I didn't remember any of that—not the emergency room, not the doctors, not Josh being there.

“You were both in the same room, your clothes piled up on the floor. I remembered the coat you had had on and the sweatshirt from RISD you never took off. I saw them in the pile of clothes. I knew you had them on when you came to pick up Maddy. I asked the nurse which one of you had been wearing
that
, and she pointed to Maddy. So that is where I went. Toward her. Toward the person I
thought
was you.”

I nodded. I'd given her both in the car. She was cold and wet and shivering and I didn't know what else to do.

“One of the doctors asked if I knew you, and I gave him your names. He told me you were gone, that you had died instantly when you hit the tree. That you probably hadn't suffered. Like somehow that was supposed to make me feel better.”

I knew what he meant. They'd told me the exact same thing, over and over. It didn't help. Not one single bit.

“At first I didn't believe them. I begged them to try again, to do something. But then the paramedic who pulled you—I mean Maddy—from the car came over and told me he'd done everything he could but she was already gone when they got there.”

He paused and swiped his arm across his eyes. He wasn't crying but his eyes were heavy, and the hitch in his voice said he didn't want to relive this memory any more than I did.

“You know what I did, Ella?” I shook my head, and he continued. “I stayed there. I refused to leave. I sat there on the floor next to you—next to Maddy's body—until your parents arrived so you wouldn't be alone. Even then, I wouldn't go.”

“Mom and Dad were so happy to see me when I woke up,” I blurted out. “Everybody was. Alex was. I have never seen them like that, Josh, never seen any of them so scared and excited and relieved to see Maddy.”

“You're kidding me, right? You based your decision to become your sister on your parents' reaction to seeing you? On Alex's relief that you were alive? I sat there for four hours holding Maddy's cold hand while Alex sat in the waiting room. In the waiting room, Ella! Being coddled by Maddy's friends. I was the one who was there with you … with her!” He waved his hand in the air, pissed. “It was me, not him, with you the whole time.”
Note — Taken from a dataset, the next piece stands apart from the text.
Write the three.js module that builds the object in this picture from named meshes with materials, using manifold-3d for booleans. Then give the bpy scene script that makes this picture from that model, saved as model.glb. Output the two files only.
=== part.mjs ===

“But you didn't see my parents,” I said, remembering Mom's tears, her whispered words about how she couldn't lose Maddy, too. “You didn't see Jenna or those people in the hall. Her friends. They were so happy that it was
her
who survived. I couldn't tell them it was a mistake, take back the one person they had begged fate to let live. Plus, I owed her. I'd killed her, Josh. My own sister. I killed her, and I owe her my life in return. I owe her that much.”

Cursing my tears, I brushed them away. “She's the one they love. She's the one they were praying would survive.”

“Is that what you think?” Josh asked, and I flinched at the fury I could hear in his voice. His entire body was vibrating, the tears I had seen earlier gone, replaced with pure, unadulterated anger.